What the task requires: Up to and including the line that contains "import math", write out each line of the material from its first line, exactly.

(Entries with model source code)
- - - - -
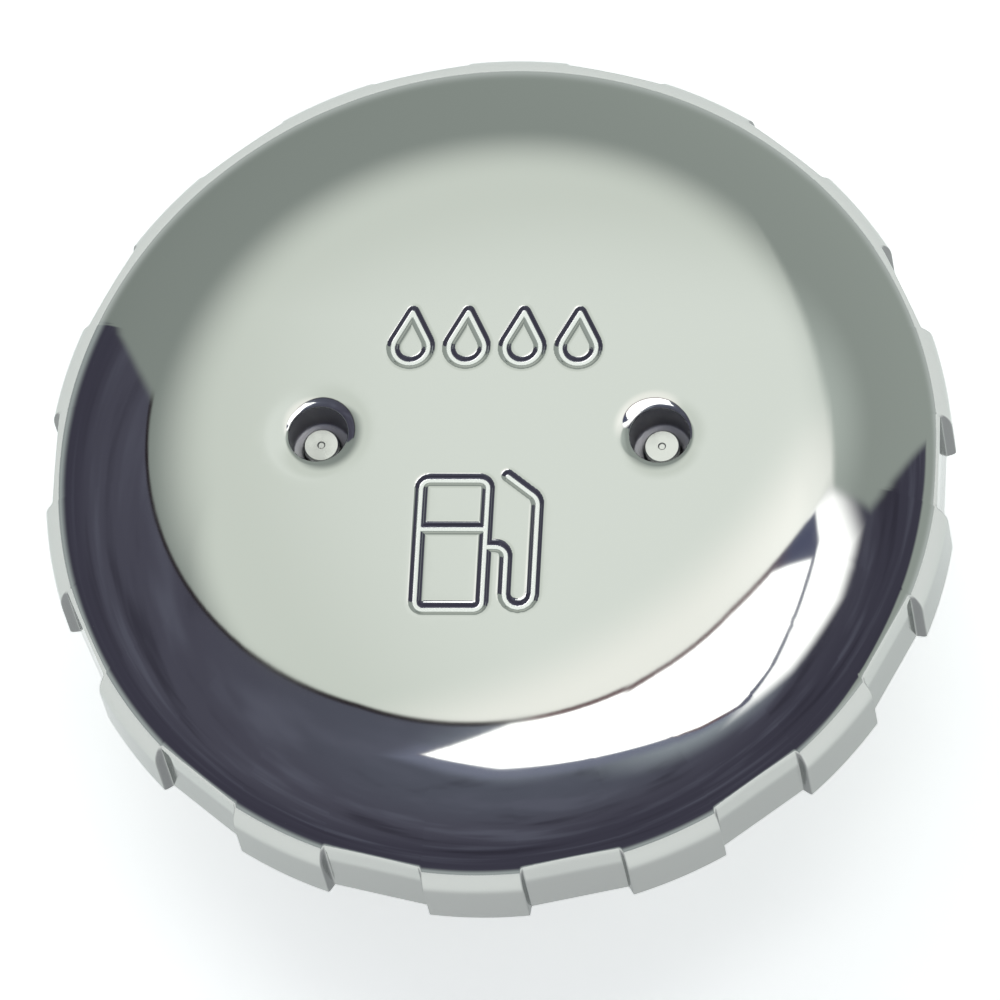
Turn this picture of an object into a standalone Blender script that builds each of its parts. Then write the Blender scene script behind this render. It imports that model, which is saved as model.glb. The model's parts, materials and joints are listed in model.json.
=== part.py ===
"""Deck fill cap: a domed stainless cover that drives a threaded, vented plug through a ratchet.

Lengths are in metres, +Z is up, and the origin is the middle of the plug's bottom rim. Every turned
part shares the Z axis. The cover turns about it, and the two valves slide along it.
"""

import math

import bmesh
import bpy
from mathutils import Matrix

MM = 0.001
GAP = 0.3 * MM  # between pieces that touch
COLLECTION = "deck_fill_cap"
SHARP_ANGLE = math.radians(32)
MERGE = 0.00001
TURN_STEPS = 48
SMALL_TURN_STEPS = 28

# Cover: a superellipse dome over a short upright skirt, with lands and recesses round the skirt.
COVER_RADIUS = 38.25 * MM
COVER_HEIGHT = 13.4 * MM
SKIRT_HEIGHT = 4.8 * MM
SKIRT_BORE = 36.0 * MM
CROWN_WALL = 1.6 * MM
DOME_POWER_OUT = 2.72
DOME_POWER_UP = 2.86
COVER_STEPS = 84
RIM_CHAMFER = 0.35 * MM
LANDS = 14
LAND_DEPTH = 1.05 * MM
LAND_HALF_ANGLE = math.pi / (2 * LANDS)

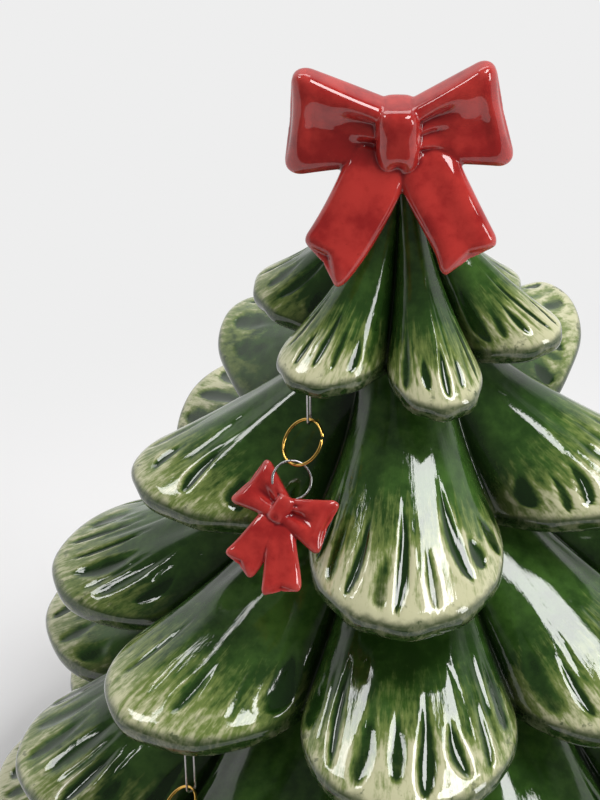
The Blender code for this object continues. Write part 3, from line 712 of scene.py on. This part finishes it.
ring_step = 0.00022
eye_wire = 0.0005
eye_diameter = 0.0084
eye_turn = math.radians(25)
eye_arc = 300
eye_leg_height = 0.0014
eye_leg_spread = 0.0009
link_gap = 0.0002
knot_overlap = 0.0003
charm_bow_size = dict(
    reaches=(0.0105, 0.0105), root_height=0.0056, end_height=0.0124, loop_angles=(10, 10), loop_thickness=0.0043,
    loop_bend=0.0004, loop_notch=0.0010, dish=0.10,
    folds=(((0.02, 0.22, 0.60, 0.95), (0.55, 0.12, 0.30, 0.40)),
           ((-0.06, 0.22, 0.60, 0.95), (0.50, 0.12, 0.30, 0.40))),
    tail_start=0.0012, tail_lengths=(0.0128, 0.0152), tail_lean=4, tail_bends=((-4, 0, 4, 8), (30, 34, 36, 32)),
    tail_ends=((0.0013, 0.0006), (0.0013, 0.0006)), tail_widths=(0.0056, 0.0082), tail_thickness=0.0028,
    tail_lift=0.0003, knot=(0.0047, 0.0050, 0.0060), knot_shift=0.0, dimple=0.0004, voxel=0.00016, smoothing=14,
)
charm_knot_height = 0.0056


def bent_wire(name, points, diameter):
    """Round wire through points, its ends closed and rounded off."""
    curve = bpy.data.curves.new(name, "CURVE")
    curve.dimensions = "3D"
    curve.bevel_depth = diameter / 2
    curve.bevel_resolution = 5
    curve.use_fill_caps = True
    spline = curve.splines.new("POLY")
    spline.points.add(len(points) - 1)
    for k, (point, position) in enumerate(zip(spline.points, points)):
        point.co = (*position, 1)
        point.radius = 0.7 if k in (0, len(points) - 1) else 1.0
    guide = bpy.data.objects.new(name, curve)
    scene.collection.objects.link(guide)
    bpy.ops.object.select_all(action="DESELECT")
    guide.select_set(True)
    bpy.context.view_layer.objects.active = guide
    bpy.ops.object.convert(target="MESH")
    item = bpy.context.object
    bpy.ops.object.mode_set(mode="EDIT")
    bpy.ops.mesh.select_all(action="SELECT")
    bpy.ops.mesh.remove_doubles(threshold=0.000002)
    bpy.ops.mesh.normals_make_consistent(inside=False)
    bpy.ops.object.mode_set(mode="OBJECT")
    bpy.ops.object.shade_smooth_by_angle(angle=math.radians(50))
    return item


def arc(centre, up, across, radius, start, end, steps=72, spread=0.0):
    """Points on an arc from start to end in degrees, whose end opens outwards by spread."""
    found = []
    for k in range(steps + 1):
        a = math.radians(start + (end - start) * k / steps)
        r = radius + spread * max(0.0, (k / steps - 0.92) / 0.08) ** 2
        found.append(centre + up * r * math.cos(a) + across * r * math.sin(a))
    return found


def wire_metal(name, base, dull, roughness):
    shade = Shade(bpy.data.materials.new(name))
    place = shade.place()
    cloud = shade.noise(place, 700, 3, 0.6)
    scratch = shade.noise(shade.stretch(place, (1.0, 1.0, 6.0)), 2600, 2, 0.7)
    colour = shade.mix((cloud * 0.6 + scratch * 0.4).ramp(0.42, 0.70) * 0.6, base, dull)
    shade.set(base_color=colour, metallic=1.0, roughness=roughness + (scratch - 0.5) * 0.12,
              normal=shade.bump(scratch, 0.08, 0.0001))
    return shade.owner


gold = wire_metal("gold_coloured_wire", (0.90, 0.56, 0.13), (0.52, 0.27, 0.06), 0.16)
steel = wire_metal("steel_wire", (0.50, 0.49, 0.485), (0.27, 0.265, 0.26), 0.26)
small_bow = bow("small_bow", charm_bow_size)
small_bow.data.materials.append(red)
for charm in charms:
    name = charm["name"]
    heading = math.radians(charm["heading"])
    hook, ring_bottom = Vector(charm["hook"]), Vector(charm["ring_bottom"])
    along = (ring_bottom - hook).normalized()
    side = Vector((math.cos(heading), math.sin(heading), 0))
    normal = side.cross(along).normalized()
    normal = normal if normal.z > 0 else -normal

    facing = math.radians(charm["staple_facing"])
    half = Vector((math.sin(facing), -math.cos(facing), 0)) * staple_width / 2
    bar = hook - Vector((0, 0, (ring_wire + staple_wire) / 2 + link_gap))
    up = Vector((0, 0, charm["staple_leg"]))
    bend = Vector((0, 0, staple_bend))
    quarter = [math.radians(90 * k / 8) for k in range(9)]
    left = [bar - half + bend + (half * 0.8 * (1 - math.cos(a)) - bend * math.sin(a)) for a in quarter]
    right = [bar + half + bend - (half * 0.8 * (1 - math.cos(a)) + bend * math.sin(a)) for a in reversed(quarter)]
    staple = bent_wire(f"staple_wire_{name}", [bar - half + up] + left + right + [bar + half + up], staple_wire)

    ring_radius = (ring_diameter - ring_wire) / 2
    ring_across = side * math.cos(ring_turn) + normal * math.sin(ring_turn)
    points = arc(hook + along * ring_radius, -along, ring_across, ring_radius, ring_split,
                 ring_split + 360 - ring_opening, 96, ring_step)
    ring = bent_wire(f"split_ring_{name}", points, ring_wire)

    eye_radius = (eye_diameter - eye_wire) / 2
    eye_centre = ring_bottom + along * (eye_radius - (ring_wire + eye_wire) / 2 - link_gap)
    eye_across = side * math.cos(eye_turn) - normal * math.sin(eye_turn)
    knot_centre = eye_centre + along * (eye_radius + charm_knot_height / 2 - knot_overlap)
    tilt = math.radians(charm["tilt"])
    down = along * math.cos(tilt) - side * math.sin(tilt)
    right_hand = side * math.cos(tilt) + along * math.sin(tilt)
    leg, apart = knot_centre - down * eye_leg_height, right_hand * eye_leg_spread
    points = arc(eye_centre, -along, eye_across, eye_radius, -eye_arc / 2, eye_arc / 2)
    eye = bent_wire(f"wire_eye_{name}", [leg - apart] + points + [leg + apart], eye_wire)

    hung_bow = small_bow.copy()
    hung_bow.data = small_bow.data.copy()
    hung_bow.name = f"small_bow_{name}"
    scene.collection.objects.link(hung_bow)
    axes = Matrix((right_hand, -normal, -down)).transposed().to_4x4()
    hung_bow.data.transform(Matrix.Translation(knot_centre) @ axes)

    pieces = (
        (staple, "tree", "staple", "silver_wire", steel),
        (ring, f"ring_{name}", "jump_ring", "gold_wire", gold),
        (eye, f"charm_{name}", "charm_eye", "silver_wire", steel),
        (hung_bow, f"charm_{name}", "charm_bow", "red_glaze", None),
    )
    for piece, body, node, slot, metal in pieces:
        if metal:
            piece.data.materials.append(metal)
        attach(piece, body)
        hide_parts(f"{node}_{name}")
bpy.data.objects.remove(small_bow)
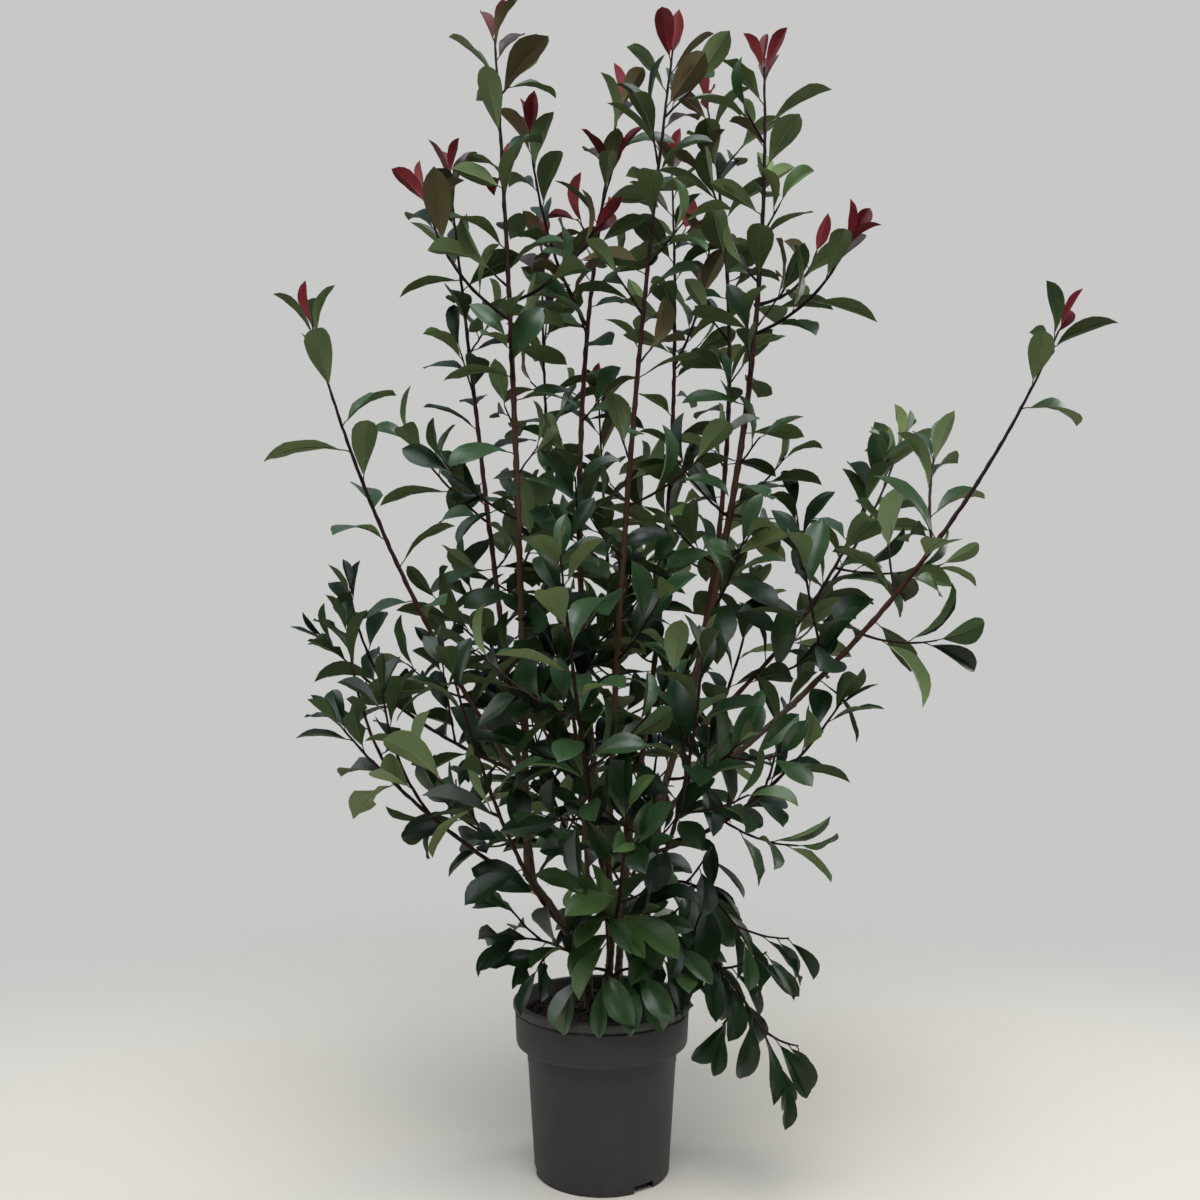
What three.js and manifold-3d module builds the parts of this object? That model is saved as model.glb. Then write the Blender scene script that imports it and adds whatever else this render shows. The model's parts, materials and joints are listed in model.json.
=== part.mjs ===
- - - - -
Problem solution:
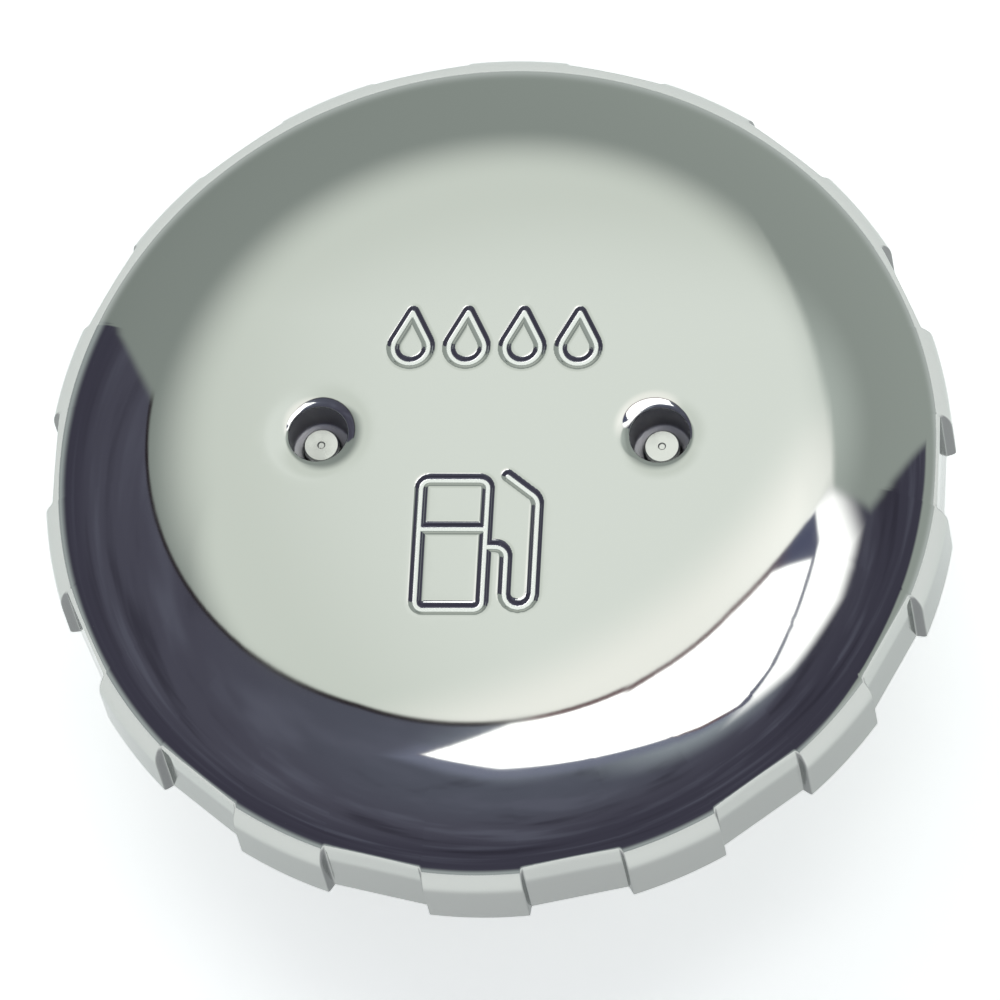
Turn this picture of an object into a standalone Blender script that builds each of its parts. Then write the Blender scene script behind this render. It imports that model, which is saved as model.glb. The model's parts, materials and joints are listed in model.json.
=== part.py ===
"""Deck fill cap: a domed stainless cover that drives a threaded, vented plug through a ratchet.

Lengths are in metres, +Z is up, and the origin is the middle of the plug's bottom rim. Every turned
part shares the Z axis. The cover turns about it, and the two valves slide along it.
"""

import math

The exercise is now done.